Aim of the exercise
Would you return the complete listing below word for word?

--- Start ---

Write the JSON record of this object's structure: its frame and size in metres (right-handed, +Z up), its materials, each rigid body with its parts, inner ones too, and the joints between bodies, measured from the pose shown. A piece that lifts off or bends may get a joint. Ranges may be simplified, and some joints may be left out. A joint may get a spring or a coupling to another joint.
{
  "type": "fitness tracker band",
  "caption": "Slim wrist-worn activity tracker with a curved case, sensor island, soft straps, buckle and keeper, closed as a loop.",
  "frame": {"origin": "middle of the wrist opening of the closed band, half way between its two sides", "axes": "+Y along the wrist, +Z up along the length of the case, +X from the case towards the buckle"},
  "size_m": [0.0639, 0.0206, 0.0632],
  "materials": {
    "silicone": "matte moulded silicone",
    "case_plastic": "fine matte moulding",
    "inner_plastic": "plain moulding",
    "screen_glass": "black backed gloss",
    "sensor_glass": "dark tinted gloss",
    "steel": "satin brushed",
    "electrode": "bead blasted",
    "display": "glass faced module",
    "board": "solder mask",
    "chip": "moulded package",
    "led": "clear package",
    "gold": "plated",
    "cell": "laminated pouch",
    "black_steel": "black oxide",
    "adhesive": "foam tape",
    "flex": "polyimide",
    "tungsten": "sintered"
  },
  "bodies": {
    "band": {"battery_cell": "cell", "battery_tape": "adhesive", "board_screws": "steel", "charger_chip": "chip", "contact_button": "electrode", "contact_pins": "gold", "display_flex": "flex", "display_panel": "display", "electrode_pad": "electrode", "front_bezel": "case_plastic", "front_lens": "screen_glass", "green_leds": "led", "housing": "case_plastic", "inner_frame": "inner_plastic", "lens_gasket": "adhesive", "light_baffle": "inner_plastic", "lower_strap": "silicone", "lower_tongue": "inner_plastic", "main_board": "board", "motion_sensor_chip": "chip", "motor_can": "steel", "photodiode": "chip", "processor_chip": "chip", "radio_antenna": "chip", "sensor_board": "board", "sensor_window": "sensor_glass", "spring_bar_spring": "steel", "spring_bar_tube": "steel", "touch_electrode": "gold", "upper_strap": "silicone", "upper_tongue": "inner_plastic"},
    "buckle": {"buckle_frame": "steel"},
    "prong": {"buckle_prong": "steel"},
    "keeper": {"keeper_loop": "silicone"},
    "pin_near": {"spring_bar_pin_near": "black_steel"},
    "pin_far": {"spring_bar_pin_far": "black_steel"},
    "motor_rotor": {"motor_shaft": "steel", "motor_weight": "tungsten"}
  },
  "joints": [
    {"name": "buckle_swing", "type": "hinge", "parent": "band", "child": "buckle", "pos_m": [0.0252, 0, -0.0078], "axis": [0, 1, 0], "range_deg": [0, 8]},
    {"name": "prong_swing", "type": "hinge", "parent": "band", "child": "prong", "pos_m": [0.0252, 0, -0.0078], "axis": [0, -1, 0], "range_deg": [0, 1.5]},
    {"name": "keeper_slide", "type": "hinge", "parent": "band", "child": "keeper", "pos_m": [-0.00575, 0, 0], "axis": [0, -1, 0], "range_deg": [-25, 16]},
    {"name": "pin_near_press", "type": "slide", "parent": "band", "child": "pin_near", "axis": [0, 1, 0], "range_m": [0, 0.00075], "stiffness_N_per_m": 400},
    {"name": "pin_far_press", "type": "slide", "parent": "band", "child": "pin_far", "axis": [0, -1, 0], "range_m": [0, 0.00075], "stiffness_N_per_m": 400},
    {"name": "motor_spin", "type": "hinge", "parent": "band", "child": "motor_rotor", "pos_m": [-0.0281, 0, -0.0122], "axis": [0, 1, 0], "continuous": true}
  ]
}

--- End ---

Worked solution
Write the JSON record of this object's structure: its frame and size in metres (right-handed, +Z up), its materials, each rigid body with its parts, inner ones too, and the joints between bodies, measured from the pose shown. A piece that lifts off or bends may get a joint. Ranges may be simplified, and some joints may be left out. A joint may get a spring or a coupling to another joint.
{
  "type": "fitness tracker band",
  "caption": "Slim wrist-worn activity tracker with a curved case, sensor island, soft straps, buckle and keeper, closed as a loop.",
  "frame": {"origin": "middle of the wrist opening of the closed band, half way between its two sides", "axes": "+Y along the wrist, +Z up along the length of the case, +X from the case towards the buckle"},
  "size_m": [0.0639, 0.0206, 0.0632],
  "materials": {
    "silicone": "matte moulded silicone",
    "case_plastic": "fine matte moulding",
    "inner_plastic": "plain moulding",
    "screen_glass": "black backed gloss",
    "sensor_glass": "dark tinted gloss",
    "steel": "satin brushed",
    "electrode": "bead blasted",
    "display": "glass faced module",
    "board": "solder mask",
    "chip": "moulded package",
    "led": "clear package",
    "gold": "plated",
    "cell": "laminated pouch",
    "black_steel": "black oxide",
    "adhesive": "foam tape",
    "flex": "polyimide",
    "tungsten": "sintered"
  },
  "bodies": {
    "band": {"battery_cell": "cell", "battery_tape": "adhesive", "board_screws": "steel", "charger_chip": "chip", "contact_button": "electrode", "contact_pins": "gold", "display_flex": "flex", "display_panel": "display", "electrode_pad": "electrode", "front_bezel": "case_plastic", "front_lens": "screen_glass", "green_leds": "led", "housing": "case_plastic", "inner_frame": "inner_plastic", "lens_gasket": "adhesive", "light_baffle": "inner_plastic", "lower_strap": "silicone", "lower_tongue": "inner_plastic", "main_board": "board", "motion_sensor_chip": "chip", "motor_can": "steel", "photodiode": "chip", "processor_chip": "chip", "radio_antenna": "chip", "sensor_board": "board", "sensor_window": "sensor_glass", "spring_bar_spring": "steel", "spring_bar_tube": "steel", "touch_electrode": "gold", "upper_strap": "silicone", "upper_tongue": "inner_plastic"},
    "buckle": {"buckle_frame": "steel"},
    "prong": {"buckle_prong": "steel"},
    "keeper": {"keeper_loop": "silicone"},
    "pin_near": {"spring_bar_pin_near": "black_steel"},
    "pin_far": {"spring_bar_pin_far": "black_steel"},
    "motor_rotor": {"motor_shaft": "steel", "motor_weight": "tungsten"}
  },
  "joints": [
    {"name": "buckle_swing", "type": "hinge", "parent": "band", "child": "buckle", "pos_m": [0.0252, 0, -0.0078], "axis": [0, 1, 0], "range_deg": [0, 8]},
    {"name": "prong_swing", "type": "hinge", "parent": "band", "child": "prong", "pos_m": [0.0252, 0, -0.0078], "axis": [0, -1, 0], "range_deg": [0, 1.5]},
    {"name": "keeper_slide", "type": "hinge", "parent": "band", "child": "keeper", "pos_m": [-0.00575, 0, 0], "axis": [0, -1, 0], "range_deg": [-25, 16]},
    {"name": "pin_near_press", "type": "slide", "parent": "band", "child": "pin_near", "axis": [0, 1, 0], "range_m": [0, 0.00075], "stiffness_N_per_m": 400},
    {"name": "pin_far_press", "type": "slide", "parent": "band", "child": "pin_far", "axis": [0, -1, 0], "range_m": [0, 0.00075], "stiffness_N_per_m": 400},
    {"name": "motor_spin", "type": "hinge", "parent": "band", "child": "motor_rotor", "pos_m": [-0.0281, 0, -0.0122], "axis": [0, 1, 0], "continuous": true}
  ]
}